Using $150,000 he received from the New York State energy Research and Development Authority, or NYSERDA, Orlov and Patel started reaching out to solar panel manufacturers to determine the price point at which such a dust cleaning removal service might be viable.

“We conducted interviews with 180 people who use solar panels to find out the particular price point where this technology becomes attractive,” Orlov said. That was the steep curve, to do economic analysis, financial projections and to understand what the market wants. All that is not present in [typical] academic research.”

They reduced the power consumption for electrodes by a factor of five. They also explored commercial methods for scaling up their manufacturing approach.

Dust isn’t the same throughout the world, as it is a different color in various areas and has different mineral contents.

“In the future, depending on where this might be deployed, there needs to be some tweaking of this technology,” Orlov said.
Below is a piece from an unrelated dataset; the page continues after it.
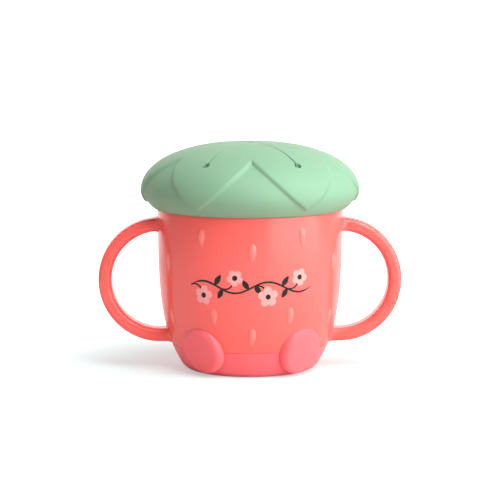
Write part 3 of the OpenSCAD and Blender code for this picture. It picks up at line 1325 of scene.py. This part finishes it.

As a part of the technology roadmap for the work they are proposing, the SuperClean effort includes a self-monitoring system that would activate the electrodes on the shield if needed to repel an accumulation of dust.

Orlov described the market for such a self-cleaning and efficient process as “very significant.” He is hoping to provide a field demonstration of this approach later this year. If the process continues to produce commercially viable results, they could license the technology within two to three years.

In the near term, Orlov is focused on producing results that could enhance their positioning for the DOE’s grand prize.

“There are a lot of steps before September to be eligible” to win the $500,000, he said. The biggest hurdle at this point is to get positive results from the National Renewable Energy Lab and demonstrate that the technology is effective and also durable.

“Our expectation is that it should last for 25 years, but the lab, which is going to do the testing, is the gold standard to verify that claim,” he said.